The next day, stone cold sober, I tried it again. Sure enough, I was dodging god bullets barely even thinking about it. Nary a single scratch. My fingers were turning the screen, dodging and shooting and correcting for overshoots completely subconsciously. Dropped into flow state without having to think very hard.

Quite convincing an experience, when all is said and done. Makes you appreciate why even a single drink and trying to drive is not ever a good idea. Doubtless I will be repeating the experiment some time in the future, for the heck of it. Not with anything valuable, though. 🙂

Continuing on while absolutely not under the effects of any alcohol whatsoever, I kept farming.

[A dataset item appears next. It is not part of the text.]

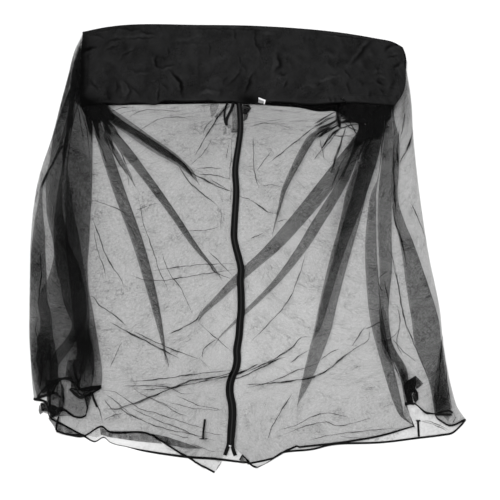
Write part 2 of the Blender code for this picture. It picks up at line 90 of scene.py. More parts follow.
# ---------------------------------------------------------------- the net's lines
# kind is edge, plain, fold, pleat or hem. points are (x, y), and on a pleat (x, y, width): its
# upper fold and how far it is tucked under; where a width is negative the pleat lies open. A hem
# line lies at a share of the way between the two folds beside it, and one point says where its
# lower end is pulled to.
FRONT_LEFT = (
    Line("zip_left", "edge", beside_zip(-1) + ((221.8, 459.5), (218.6, 465.4), (215, 471.5))),
    Line("hem_flap", "plain", ((190, 102), (215, 150), (228, 230), (233, 290), (228, 380),
                               (216, 440), (209, 468.3))),
    Line("pleat_w1", "pleat", ((104, 102, 0.5), (107, 110, 7), (108.5, 118, 17), (111, 124, 23),
                               (117.5, 128, 22), (125, 133, 21), (139, 143, 22),
                               (156, 154, 20), (173, 163, 13),
                               (186, 172, 8), (197, 182, 1), (212, 205, -1), (226, 250, -1),
                               (231, 290, -1), (228, 340, -1), (220, 400, -1), (203, 465, -1))),
    Line("pleat_w1_core", "pleat", ((106, 102, 0.2), (108, 110, 2), (109.4, 118, 10),
                                    (112.5, 124, 15),
                                    (120, 128, 14), (131, 134, 13), (144.5, 143, 13), (161, 154, 12),
                                    (177, 163, 7), (188, 172, 3), (196, 182, -1),
                                    (208, 205, -1), (222, 250, -1), (229, 290, -1),
                                    (225, 340, -1), (216, 400, -1), (197, 461.5, -1))),
    Line("hem_a", "plain", ((103.5, 102), (107, 120), (120, 138), (165, 185), (213, 250),
                            (227, 290), (222, 340), (211, 400), (191, 457.7))),
    Line("pleat_w2", "pleat", ((102, 102, 1), (105.5, 130, 9), (110.5, 138, 11.5),
                               (144.5, 182, 10.5), (169.5, 215, 8.5), (195, 250, 6),
                               (212, 268, 3), (222, 280, 0), (224, 292, -1), (217, 340, -1),
                               (201, 400, -1), (183, 453, -1))),
    Line("hem_b", "plain", ((100.6, 102), (107.5, 135), (116, 150), (134, 183), (168, 250),
                            (184, 300), (187, 335), (182, 380), (165, 442))),
    Line("pleat_w3", "pleat", ((97, 102, 2), (94, 120, 6), (96, 135, 10), (111, 185, 12.2),
                               (134.4, 250, 11.5), (149.4, 300, 8.7), (159.3, 335, 4.6),
                               (165, 357, 1.2), (169, 374, -1), (165, 400, -1),
                               (153, 434, -1))),
    Line("hem_c", "plain", ((95, 102), (92, 130), (98, 185), (113, 250), (124, 320),
                            (132, 380), (137, 431))),
    Line("hem_d", "plain", ((93.5, 102), (90, 130), (91, 185), (100, 250), (107, 320),
                            (111, 380), (110, 431))),
    Line("hem_e", "plain", ((92.5, 102), (87, 140), (86, 190), (93, 250), (98, 310),
                            (103, 370), (101, 425.5))),
    Line("hem_turn_1", "plain", ((91, 102), (83, 140), (80, 190), (86, 250), (90, 310),
                                 (93, 370), (84, 435))),
    Line("hem_turn_2", "plain", ((89, 102), (78, 140), (74, 190), (78, 250), (82, 310),
                                 (82, 370), (70, 434))),
)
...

A Destruction Sphere spell ability item dropped for the lucky wizard (the irony of jumping from a starter item to Tier 4 was not lost on me). Then another, which I was going to keep for the inevitable next wizard in the vault.

And then out of absolutely nowhere, a Leviathan (that most dangerous of shotgun Gods) jumped me from behind.

Dead from the shotgun without the chance to complete the thought “What the f-”

No one ever said life was fair. This was just one of -those- deaths. Completely unavoidable.

He’d already got away from umpteen other bad situations because there was time enough to Nexus away. This one was just a surprise. Of the not-so-nice kind.

My wizards’ lifespans seem to be based on a score average (in terms of Total Fame Earned) rather than on time. Perhaps there’s just a certain number of gods I can kill in the throwaway gear and base stats I’m using before the inevitable accident kills me.

Alas, poor number #4, he only lived a day. But he lived it well.